* _GOAL OF THE EXERCISE_
Extract every entry word for word.

* _DATA ROWS_
****************
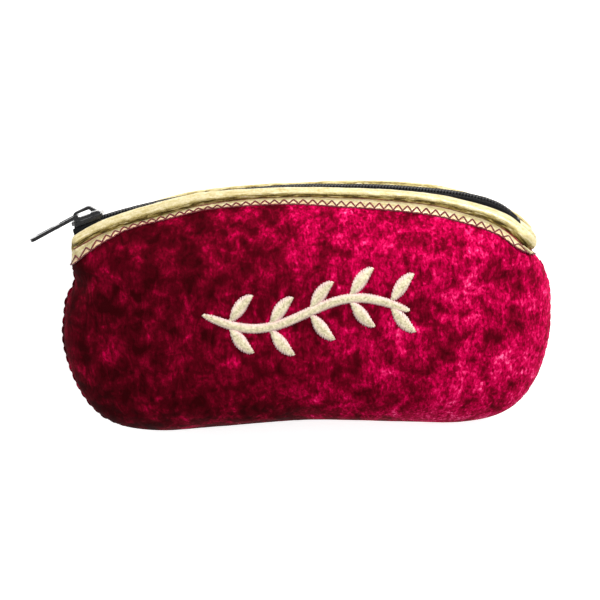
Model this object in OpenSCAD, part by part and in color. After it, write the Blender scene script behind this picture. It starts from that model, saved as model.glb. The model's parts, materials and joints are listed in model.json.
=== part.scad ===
// Soft zipped makeup bag, lying on its back panel.
// X runs along the bag, +Y points out of the zipped mouth, +Z points out of the front panel.
// The origin is the centre of the flat face that the bag lies on.

/* [Pouch] */
// Width of the pouch from side to side
pouch_w = 207.6; // [200:0.2:216]
// Distance from the origin down to the lowest point of the two bottom corners
pouch_drop = 51.3; // [48:0.1:54]
// Height of the side seam above the resting face
seam_z = 20; // [18:0.5:22]
// How far the front panel bulges above the side seam
front_depth = 26; // [22:0.5:30]
// How far the back panel would bulge below the side seam if it were not flattened
back_depth = 25; // [23:0.5:28]
// Thickness of the velvet
velvet_t = 1; // [0.8:0.1:1.4]
// Thickness of the foam padding
padding_t = 4; // [2.5:0.5:5]
// Thickness of the lining cloth
lining_t = 0.6; // [0.4:0.1:0.8]

/* [Mouth] */
// Radius of the arc that the zip chain follows
track_r = 300; // [292:1:312]
// Height of the top of that arc above the origin
track_top = 55.5; // [54:0.5:57]
// Distance from the chain to the middle of each piping roll, across the mouth
mouth_half = 10.4; // [10:0.1:11]
// Outer radius of the piping roll
piping_r = 3; // [2.6:0.1:3.1]
// Thickness of the leatherette
leatherette_t = 0.9; // [0.7:0.1:1]
// Number of zig-zag stitches along each trim band
zigzag_count = 42; // [30:1:50]

/* [Zip] */
// Angle of the closed slider, measured from the top of the arc
closed_angle = 17.7; // [17.2:0.1:17.8]
// Angle of the fully open slider on the other side of the arc
open_angle = 15.9; // [15.9:0.1:16.8]
// Radius of one coil of the chain
coil_r = 1; // [0.9:0.05:1.05]
// Thickness of the zip tape
tape_t = 0.6; // [0.4:0.05:0.6]

/* [Slider] */
// Length of the slider
slider_l = 13.8; // [13:0.1:14]
// Width of the slider across the tape
slider_w = 11; // [10:0.5:11.5]
// Length of the pull tab from its pivot to its tip
tab_l = 23; // [20:0.5:26]
// Width of the pull tab
tab_w = 5; // [4.6:0.2:6]

/* [Hidden] */
$fn = 48;

velvet_colour = "#a30034";
gold_colour = "#d9c68a";
thread_colour = "#4f0a14";
black_colour = "#1b1b1d";

// Clearances
half_gap = 0.15;      // each half of the pouch stays this far from the seam plane
layer_gap = 0.05;     // between velvet, padding and lining
cut_gap = 0.08;       // angle between the moving chain and its fixed ends, in degrees

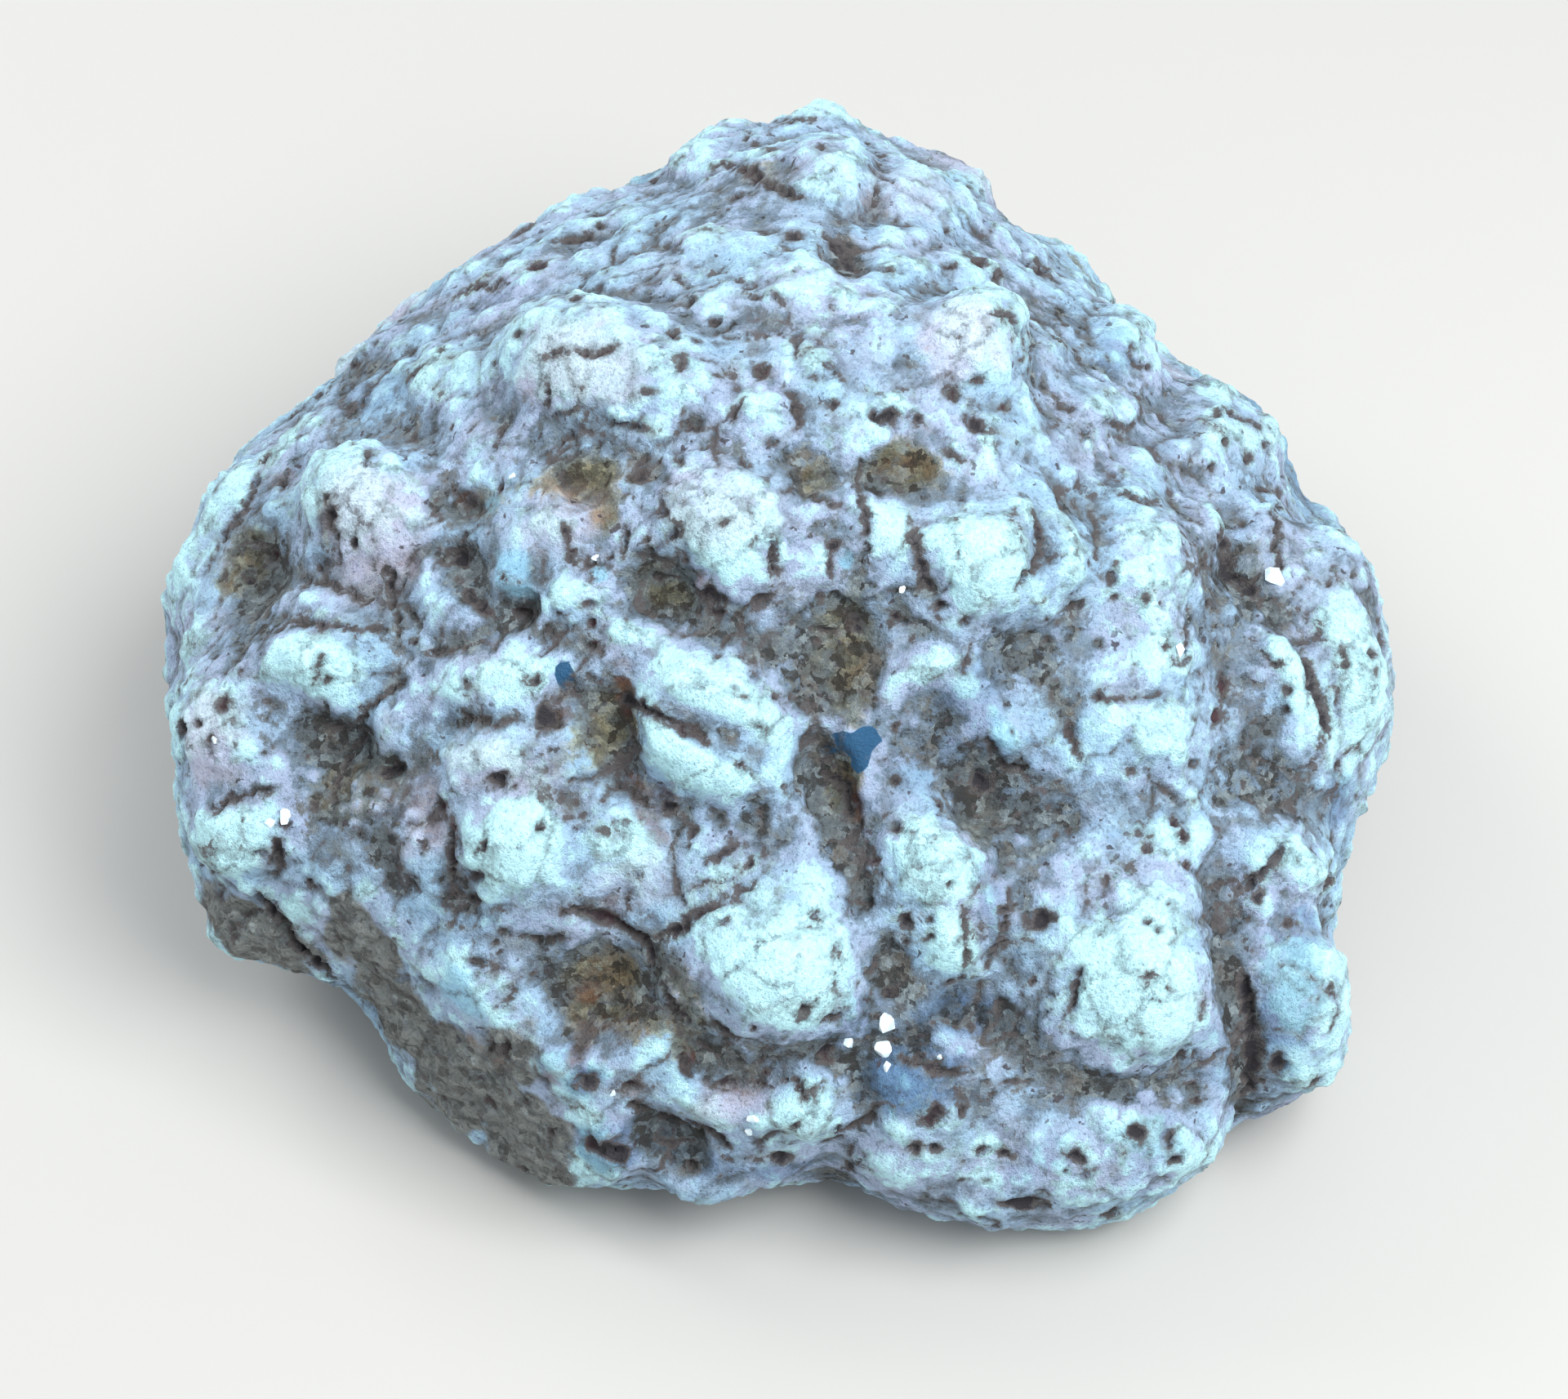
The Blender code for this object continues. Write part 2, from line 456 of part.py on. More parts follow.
****************
* _OUTPUT OF THE EXERCISE_
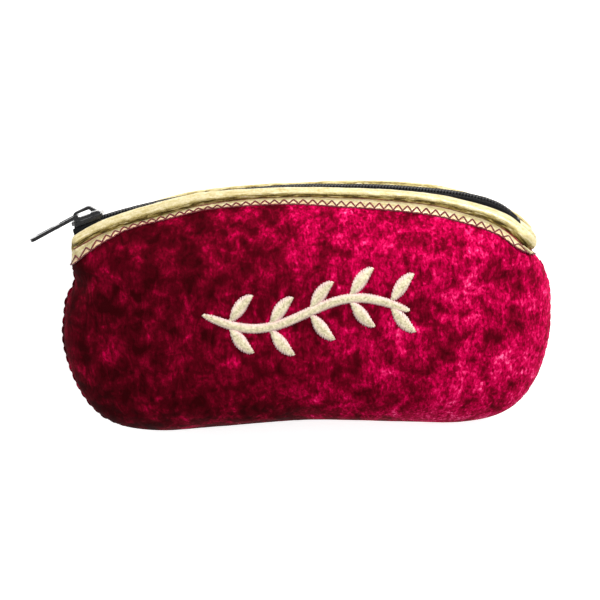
Model this object in OpenSCAD, part by part and in color. After it, write the Blender scene script behind this picture. It starts from that model, saved as model.glb. The model's parts, materials and joints are listed in model.json.
=== part.scad ===
// Soft zipped makeup bag, lying on its back panel.
// X runs along the bag, +Y points out of the zipped mouth, +Z points out of the front panel.
// The origin is the centre of the flat face that the bag lies on.

/* [Pouch] */
// Width of the pouch from side to side
pouch_w = 207.6; // [200:0.2:216]
// Distance from the origin down to the lowest point of the two bottom corners
pouch_drop = 51.3; // [48:0.1:54]
// Height of the side seam above the resting face
seam_z = 20; // [18:0.5:22]
// How far the front panel bulges above the side seam
front_depth = 26; // [22:0.5:30]
// How far the back panel would bulge below the side seam if it were not flattened
back_depth = 25; // [23:0.5:28]
// Thickness of the velvet
velvet_t = 1; // [0.8:0.1:1.4]
// Thickness of the foam padding
padding_t = 4; // [2.5:0.5:5]
// Thickness of the lining cloth
lining_t = 0.6; // [0.4:0.1:0.8]

/* [Mouth] */
// Radius of the arc that the zip chain follows
track_r = 300; // [292:1:312]
// Height of the top of that arc above the origin
track_top = 55.5; // [54:0.5:57]
// Distance from the chain to the middle of each piping roll, across the mouth
mouth_half = 10.4; // [10:0.1:11]
// Outer radius of the piping roll
piping_r = 3; // [2.6:0.1:3.1]
// Thickness of the leatherette
leatherette_t = 0.9; // [0.7:0.1:1]
// Number of zig-zag stitches along each trim band
zigzag_count = 42; // [30:1:50]

/* [Zip] */
// Angle of the closed slider, measured from the top of the arc
closed_angle = 17.7; // [17.2:0.1:17.8]
// Angle of the fully open slider on the other side of the arc
open_angle = 15.9; // [15.9:0.1:16.8]
// Radius of one coil of the chain
coil_r = 1; // [0.9:0.05:1.05]
// Thickness of the zip tape
tape_t = 0.6; // [0.4:0.05:0.6]

/* [Slider] */
// Length of the slider
slider_l = 13.8; // [13:0.1:14]
// Width of the slider across the tape
slider_w = 11; // [10:0.5:11.5]
// Length of the pull tab from its pivot to its tip
tab_l = 23; // [20:0.5:26]
// Width of the pull tab
tab_w = 5; // [4.6:0.2:6]

/* [Hidden] */
$fn = 48;

velvet_colour = "#a30034";
gold_colour = "#d9c68a";
thread_colour = "#4f0a14";
black_colour = "#1b1b1d";

// Clearances
half_gap = 0.15;      // each half of the pouch stays this far from the seam plane
layer_gap = 0.05;     // between velvet, padding and lining
cut_gap = 0.08;       // angle between the moving chain and its fixed ends, in degrees

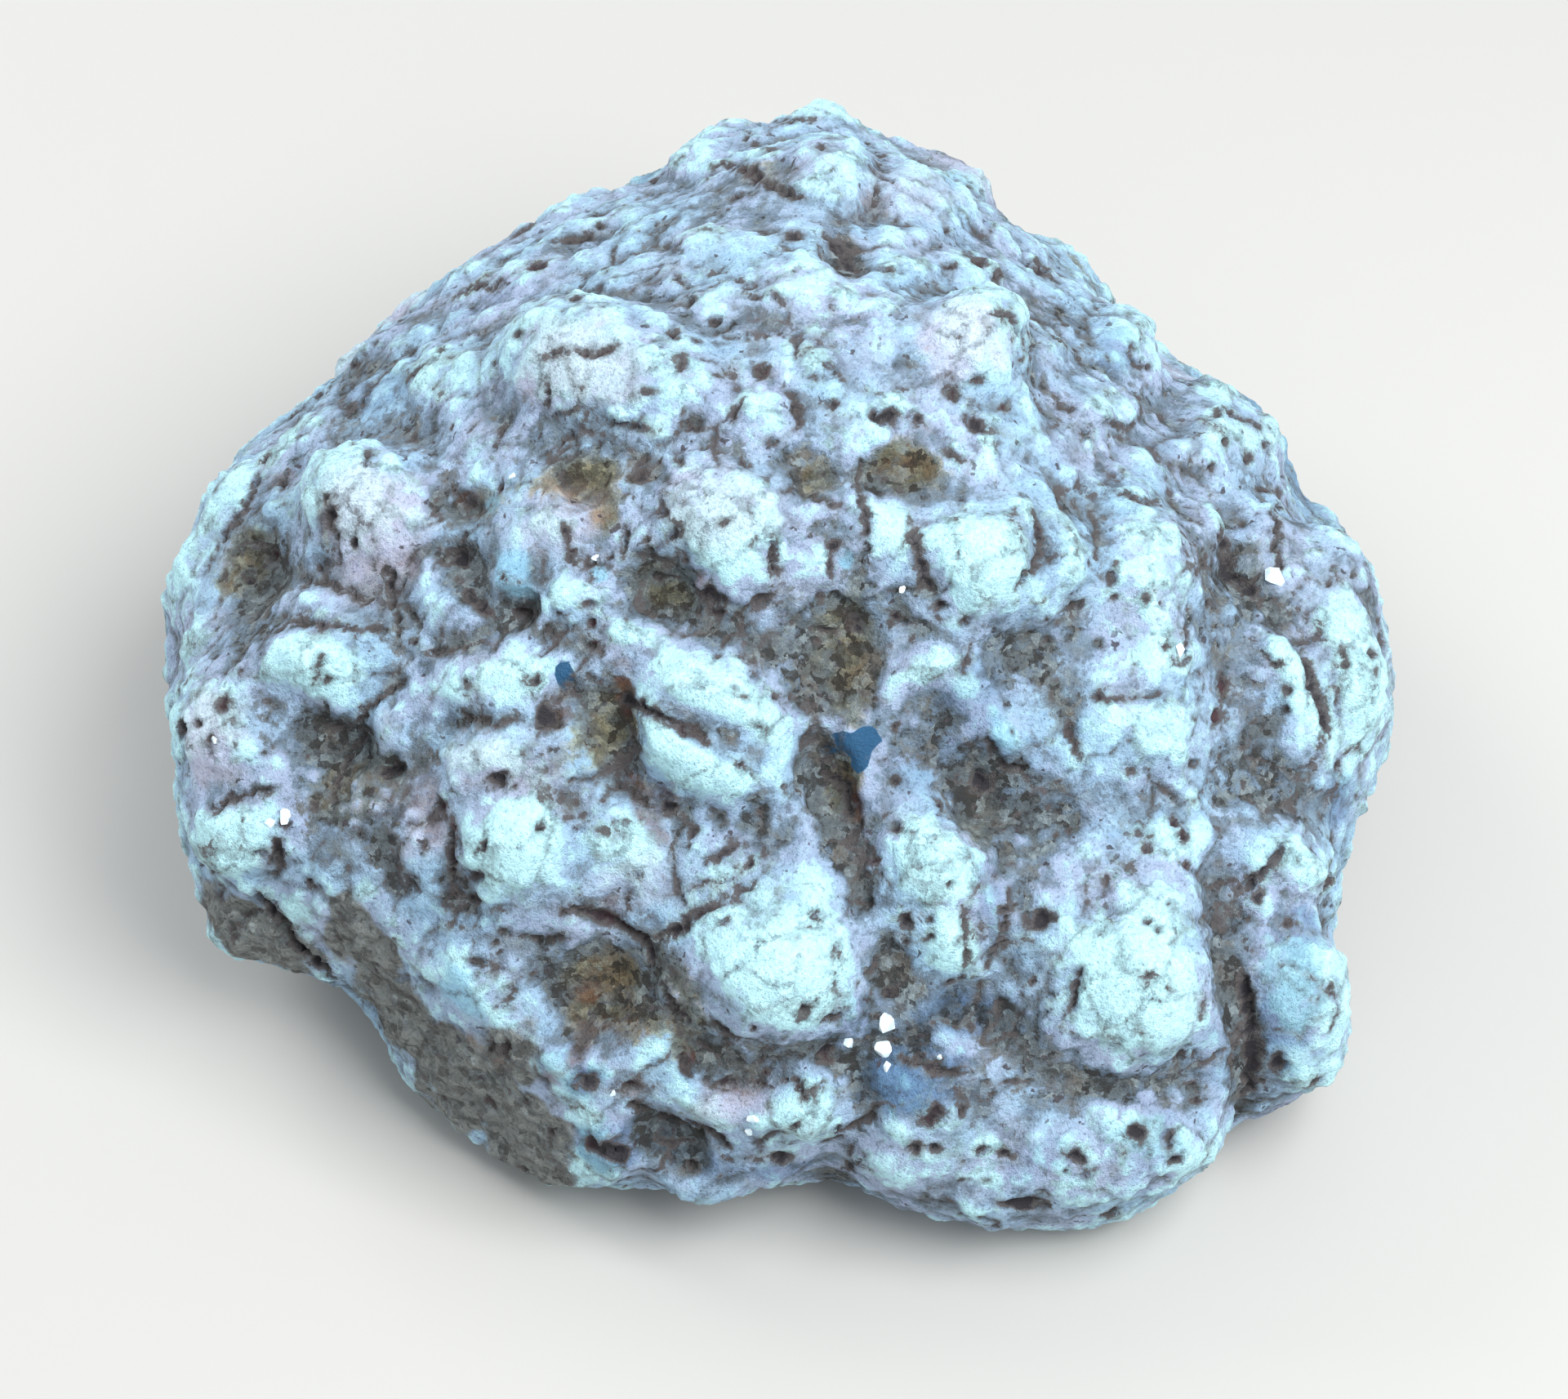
The Blender code for this object continues. Write part 2, from line 456 of part.py on. More parts follow.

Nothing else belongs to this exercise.